** begin Records for this task **
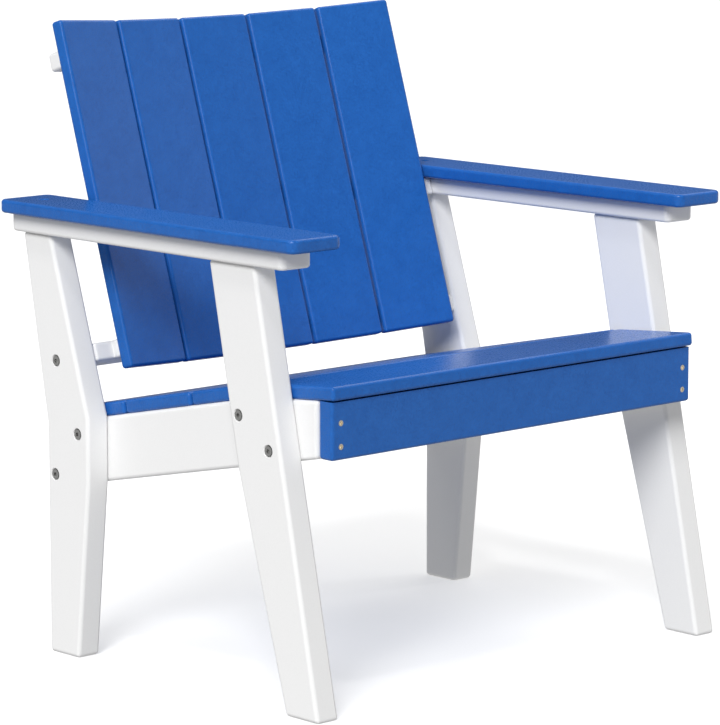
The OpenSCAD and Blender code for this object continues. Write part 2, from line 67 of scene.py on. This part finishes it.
def flat_outline(mesh, normal):
    """The corners, in order, of the outer edge of the flat face furthest out along normal."""
    bm = bmesh.new()
    bm.from_mesh(mesh)
    bmesh.ops.remove_doubles(bm, verts=bm.verts, dist=SAME_POINT)
    bm.normal_update()
    furthest = max(v.co.dot(normal) for v in bm.verts)
    flat = {f for f in bm.faces if all(abs(v.co.dot(normal) - furthest) < LEVEL for v in f.verts)}
    after = {}
    for face in flat:
        for loop in face.loops:
            if not any(other in flat for other in loop.edge.link_faces if other is not face):
                after[loop.vert.index] = (loop.vert.co.copy(), loop.link_loop_next.vert.index)
    loops = []
    while after:
        start = min(after)
        corners = []
        here = start
        while here in after:
            corner, here = after.pop(here)
            corners.append(corner)
        loops.append(corners)
    bm.free()
    outer = max(loops, key=lambda corners: max((a - corners[0]).length for a in corners))
    turn = lambda a, b, c: (b - a).angle(c - b)
    count = len(outer)
    return [outer[i] for i in range(count)
            if turn(outer[i - 1], outer[i], outer[(i + 1) % count]) > STRAIGHT]


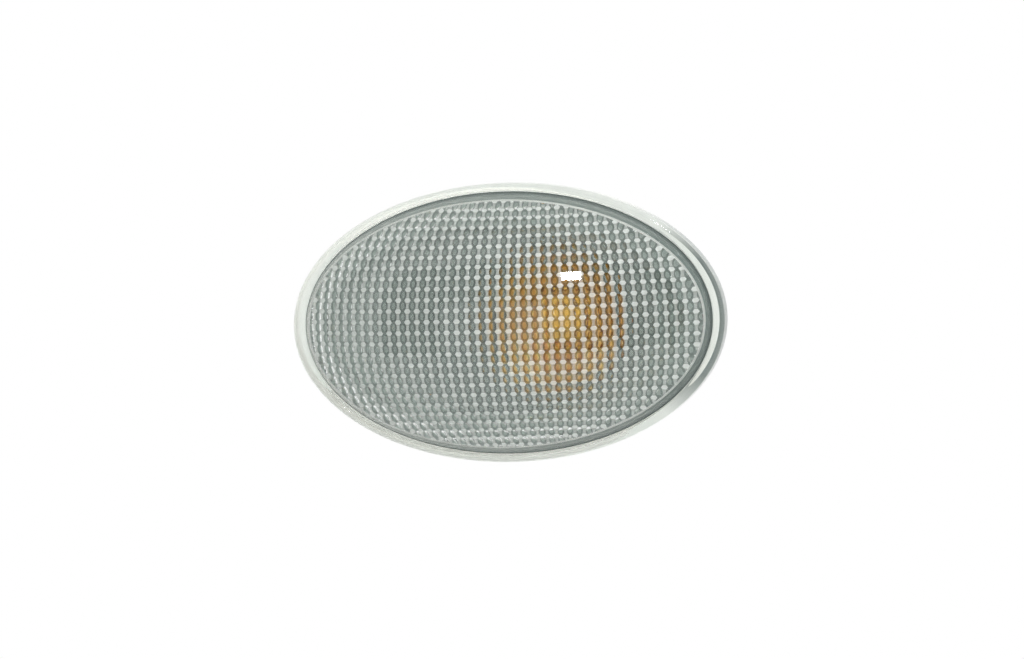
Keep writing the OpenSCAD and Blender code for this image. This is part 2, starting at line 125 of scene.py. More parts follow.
** end Records for this task **
* **Goal of the exercise**
Copy out all lines where the word "OpenSCAD" appears.

* **The response**
The OpenSCAD and Blender code for this object continues. Write part 2, from line 67 of scene.py on. This part finishes it.
Keep writing the OpenSCAD and Blender code for this image. This is part 2, starting at line 125 of scene.py. More parts follow.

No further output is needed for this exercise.